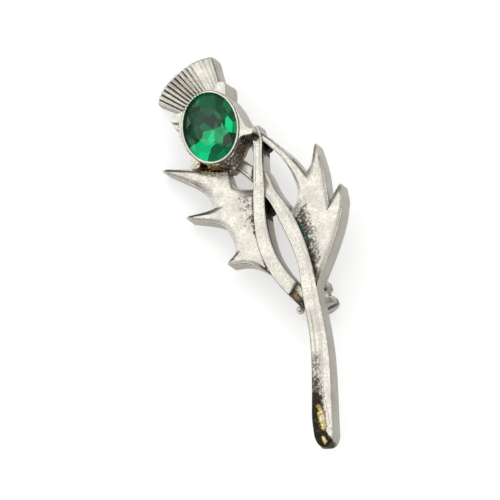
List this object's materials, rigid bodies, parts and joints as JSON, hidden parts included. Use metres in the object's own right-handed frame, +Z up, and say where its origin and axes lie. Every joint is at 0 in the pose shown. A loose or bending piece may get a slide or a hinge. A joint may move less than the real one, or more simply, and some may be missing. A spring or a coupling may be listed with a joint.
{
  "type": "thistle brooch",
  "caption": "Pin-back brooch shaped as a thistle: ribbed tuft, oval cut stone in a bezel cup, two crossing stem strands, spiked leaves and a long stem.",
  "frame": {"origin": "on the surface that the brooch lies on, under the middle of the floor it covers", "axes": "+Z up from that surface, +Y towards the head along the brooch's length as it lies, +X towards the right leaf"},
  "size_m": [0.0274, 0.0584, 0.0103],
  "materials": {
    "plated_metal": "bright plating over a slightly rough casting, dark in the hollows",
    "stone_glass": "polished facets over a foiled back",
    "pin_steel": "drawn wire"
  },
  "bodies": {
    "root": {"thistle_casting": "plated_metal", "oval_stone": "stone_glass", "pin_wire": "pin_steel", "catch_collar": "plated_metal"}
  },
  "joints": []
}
==
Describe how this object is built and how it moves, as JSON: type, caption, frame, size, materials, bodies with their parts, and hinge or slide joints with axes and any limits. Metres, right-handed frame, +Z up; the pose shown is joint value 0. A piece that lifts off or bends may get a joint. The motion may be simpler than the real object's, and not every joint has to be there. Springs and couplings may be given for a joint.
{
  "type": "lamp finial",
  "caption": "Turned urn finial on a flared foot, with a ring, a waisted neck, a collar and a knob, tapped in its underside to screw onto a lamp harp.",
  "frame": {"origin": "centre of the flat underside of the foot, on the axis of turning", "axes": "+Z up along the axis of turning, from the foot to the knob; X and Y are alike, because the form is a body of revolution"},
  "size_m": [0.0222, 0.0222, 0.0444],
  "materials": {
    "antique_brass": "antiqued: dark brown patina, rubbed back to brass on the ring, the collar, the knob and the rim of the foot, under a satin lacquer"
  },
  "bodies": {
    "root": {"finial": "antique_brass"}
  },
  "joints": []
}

## Work to complete
Of the lines in the entries, how many include the word "with"? State only the number.

## Exercise answer
3